Peki, Ali Balkız’ın mağdur olarak müdahil olduğu davaya CHP’nin eski genel başkanı avukatıyım diye sahip çıkıyorken, yeni genel başkanı Kemal Kılıçdaroğlu “Nerede bu Ergenekon, getirin ben de üye olacağım” demişken, bu adaylık olacak iş mi?

Ergenekon operasyonunun birçok sanığı CHP’den adaylık sırasına girmedi mi?

Aday olsun olmasın, tüm Ergenekon sanıkları, bu ülkedeki tüm statükocu güçler CHP’de toplaşıp, AKP karşıtlığını bir potaya akıtıp, nefes almak, pozisyon kazanmak, Ergenekon operasyonlarını bitirmek istemiyor mu?

Ey Ali Balkız sana ne oluyor? Senin bu ittifakta işin ne?

Ali Balkız diyorum, ama kızım sana söylüyorum, tüm gelinlerim anlasın aslında…

Çünkü bu kuyruğa girmiş, bu rüzgara kapılmış bir dolu Alevi önderleri kadar, bazı eski sosyalistler, sendikacılar, aydınlar, sanatçılar da var…

Eski bir Grup Yorum solisti, Yılmaz Güney’in iki kardeşi, İbrahim Kaypakkaya’nın kız kardeşi vb…

Evet, AKP’den memnun değiliz, AKP’den kurtulmalıyız. Özellikle Ergenekon Operasyonu diye basılmamış bir kitabın yayınevini basıp kopyalarını imhaya kadar gelen bir süreci kabul etmek kabul edilemez.
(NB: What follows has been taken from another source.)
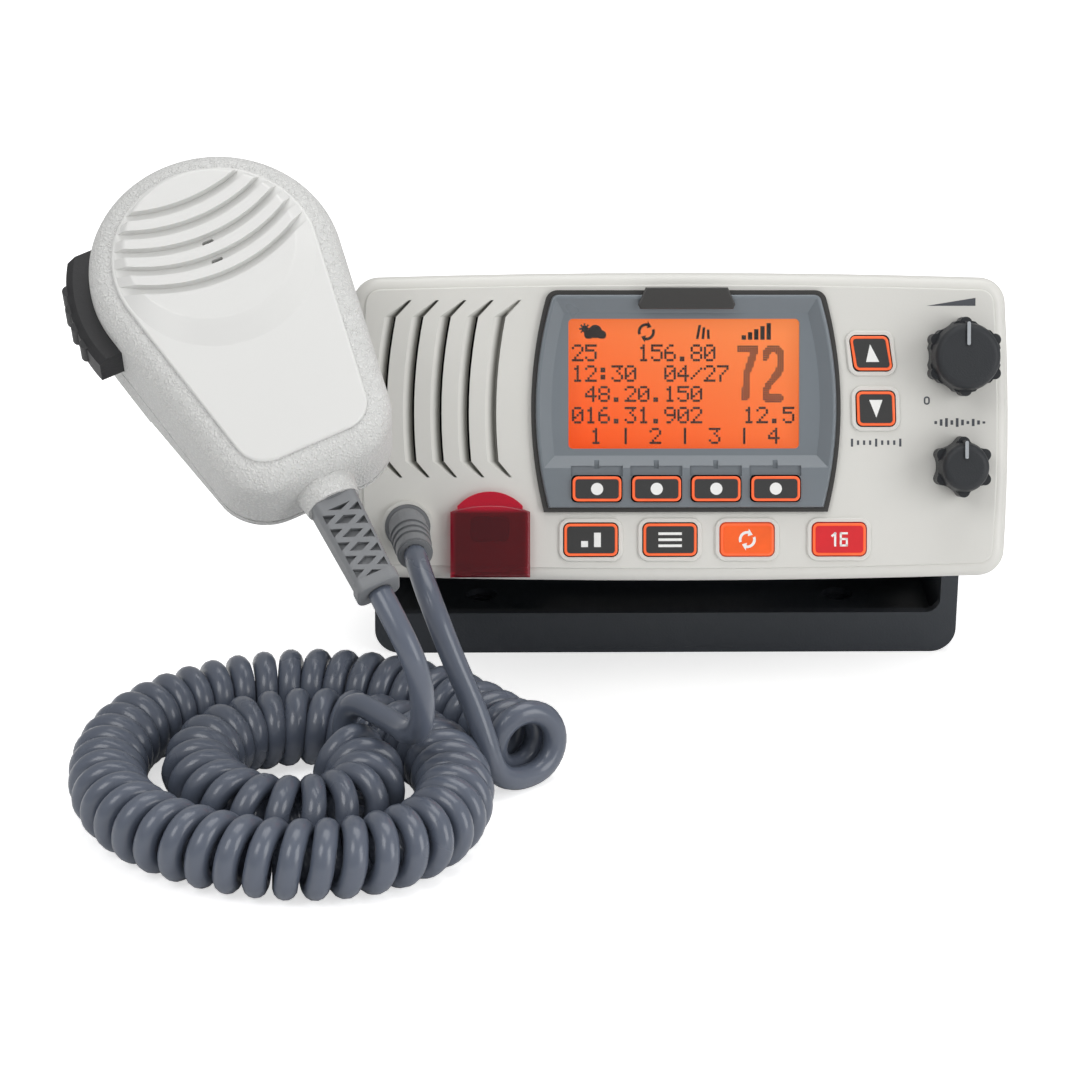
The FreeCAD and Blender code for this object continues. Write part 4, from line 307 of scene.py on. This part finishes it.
def lit_rubber(name, body_colour, glow_colour, strength):
    """Rubber with light behind it, a little uneven."""
    made, tree, shader = new_material(name)
    effect = effect_in(tree, GRAIN, Scale=1400.0, Blotch_Scale=160.0)
    dimmer_body, dimmer_glow = (tuple(v * 0.8 for v in colour[:3]) + (1,)
                                for colour in (body_colour, glow_colour))
    paint = mixed(tree, effect["Blotch"], body_colour, dimmer_body)
    glow = mixed(tree, ranged(tree, effect["Blotch"], 0.3, 0.7), glow_colour, dimmer_glow)
    tree.links.new(paint, shader.inputs["Base Color"])
    tree.links.new(glow, shader.inputs["Emission Color"])
    tree.links.new(ranged(tree, effect["Blotch"], 0, 1, 0.35, 0.5), shader.inputs["Roughness"])
    shader.inputs["Emission Strength"].default_value = strength
    return made


def clear_window(name):
    """The hard-coated display window."""
    made, tree, shader = new_material(name)
    shader.inputs["Base Color"].default_value = WHITE
    shader.inputs["Transmission Weight"].default_value = 1.0
    shader.inputs["IOR"].default_value = 1.16
    effect = effect_in(tree, GRAIN, Scale=2500.0)
    tree.links.new(ranged(tree, effect["Height"], 0, 1, 0.0, 0.03), shader.inputs["Roughness"])
    return made


COVER_X = -50.3                         # middle of the distress cover
COVER_SIDES = (9.0, 10.4)               # from there, the ends of its bright sides' soft edges
COVER_LIP = (-22.6, -21.4)              # the same below its thumb lip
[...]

Evet, AKP’nin Kürt sorunundan Alevi taleplerine, yeni anayasaya kadar getirdiği, getireceği çözümler yeterli görülemez.

Evet, ama hiçbir şey de denize düşenin yılana sarılmasını mazur gösteremez.

Hele o yılan, yıkılmakta olan bir statükonun temsilcisi, inkarcı, asimilasyoncu, katliamcı politikaların sembolü, Ergenekoncuların sığınağı olan CHP ise…

Denize düştüysen, paniğe kapılma ve sakin sakin ayaklarını çırp, derin derin nefes al, nefesini ciğerlerinde tut, suyun üzerinde kalmaya çalış…

İki ucu boklu değnekse, o zaman ortasından tut, pisliğe bulaştırma ellerini…

Kimse ehveni şere mahkum etmesin seni.

Mağdurların, mazlumların, ezilenlerin, yoksulların yanında olmaktan vaz geçme yeter…

Mutlak bulacak çığlığımız kendine bir yer…

İşte o nedenle şimdi Pir Sultan olmak zamanı, Hızır Paşalık yapma zamanı değil…

 

(Not: Pir Sultan’ı anmışken, meraklısına Pir Sultan’ın köpeklerinin hikayesini okumasını da öneririm. Ben bunu yazıda anmak istemedim. Artık gerisini siz anlarsınız.)